#### GIVEN EXERCISE
Can you write out all of the material below, word for word?

#### DATA BLOCK

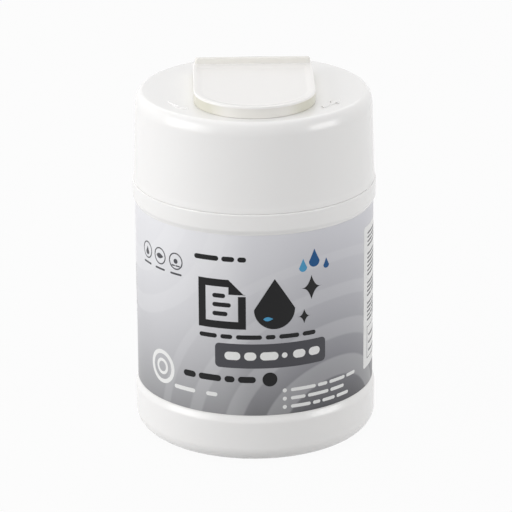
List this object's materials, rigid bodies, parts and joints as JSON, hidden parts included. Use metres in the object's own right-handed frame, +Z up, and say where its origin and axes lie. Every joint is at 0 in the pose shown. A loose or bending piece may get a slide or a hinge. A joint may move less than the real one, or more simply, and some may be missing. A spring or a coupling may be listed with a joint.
{
  "type": "wipes canister",
  "caption": "Round wet-wipes bottle with a label sleeve, a screw cap, a hinged flip lid over a star-cut dispensing hole, and a roll of wipes inside.",
  "frame": {"origin": "centre of the base, on the plane that the foot stands on", "axes": "+Z up along the bottle, -Y towards the lid's rounded front, +X to the right seen from the front"},
  "size_m": [0.0856, 0.0856, 0.1308],
  "materials": {
    "bottle_white": "moulded white polypropylene, smooth and softly glossy",
    "cap_white": "moulded white polypropylene, smooth and softly glossy",
    "lid_white": "moulded white polypropylene, smooth and softly glossy",
    "label_film": "printed glossy film, silver grey fading darker towards the bottom",
    "seal_foam": "white foamed sealing ring, matt",
    "wipe_cloth": "moist white non-woven cloth"
  },
  "bodies": {
    "canister_body": {"bottle": "bottle_white", "label_sleeve": "label_film", "wipes_roll": "wipe_cloth"},
    "seal_carrier": {"sealing_ring": "seal_foam"},
    "cap": {"screw_cap": "cap_white"},
    "lid": {"flip_lid": "lid_white"}
  },
  "joints": [
    {"name": "cap_lift", "type": "slide", "parent": "canister_body", "child": "seal_carrier", "axis": [0, 0, 1], "range_m": [0, 0.00625]},
    {"name": "cap_turn", "type": "hinge", "parent": "seal_carrier", "child": "cap", "pos_m": [0, 0, 0.1], "axis": [0, 0, 1], "range_deg": [0, 450]},
    {"name": "lid_hinge", "type": "hinge", "parent": "cap", "child": "lid", "pos_m": [0, 0.0159, 0.1259], "axis": [-1, 0, 0], "range_deg": [0, 100]}
  ],
  "couplings": [
    {"joint": "cap_lift", "follows": "cap_turn", "m_per_rad": 0.00079577}
  ]
}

#### EXERCISE RESPONSE
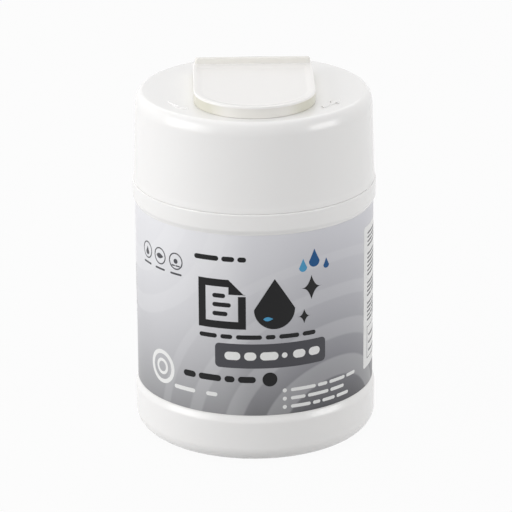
List this object's materials, rigid bodies, parts and joints as JSON, hidden parts included. Use metres in the object's own right-handed frame, +Z up, and say where its origin and axes lie. Every joint is at 0 in the pose shown. A loose or bending piece may get a slide or a hinge. A joint may move less than the real one, or more simply, and some may be missing. A spring or a coupling may be listed with a joint.
{
  "type": "wipes canister",
  "caption": "Round wet-wipes bottle with a label sleeve, a screw cap, a hinged flip lid over a star-cut dispensing hole, and a roll of wipes inside.",
  "frame": {"origin": "centre of the base, on the plane that the foot stands on", "axes": "+Z up along the bottle, -Y towards the lid's rounded front, +X to the right seen from the front"},
  "size_m": [0.0856, 0.0856, 0.1308],
  "materials": {
    "bottle_white": "moulded white polypropylene, smooth and softly glossy",
    "cap_white": "moulded white polypropylene, smooth and softly glossy",
    "lid_white": "moulded white polypropylene, smooth and softly glossy",
    "label_film": "printed glossy film, silver grey fading darker towards the bottom",
    "seal_foam": "white foamed sealing ring, matt",
    "wipe_cloth": "moist white non-woven cloth"
  },
  "bodies": {
    "canister_body": {"bottle": "bottle_white", "label_sleeve": "label_film", "wipes_roll": "wipe_cloth"},
    "seal_carrier": {"sealing_ring": "seal_foam"},
    "cap": {"screw_cap": "cap_white"},
    "lid": {"flip_lid": "lid_white"}
  },
  "joints": [
    {"name": "cap_lift", "type": "slide", "parent": "canister_body", "child": "seal_carrier", "axis": [0, 0, 1], "range_m": [0, 0.00625]},
    {"name": "cap_turn", "type": "hinge", "parent": "seal_carrier", "child": "cap", "pos_m": [0, 0, 0.1], "axis": [0, 0, 1], "range_deg": [0, 450]},
    {"name": "lid_hinge", "type": "hinge", "parent": "cap", "child": "lid", "pos_m": [0, 0.0159, 0.1259], "axis": [-1, 0, 0], "range_deg": [0, 100]}
  ],
  "couplings": [
    {"joint": "cap_lift", "follows": "cap_turn", "m_per_rad": 0.00079577}
  ]
}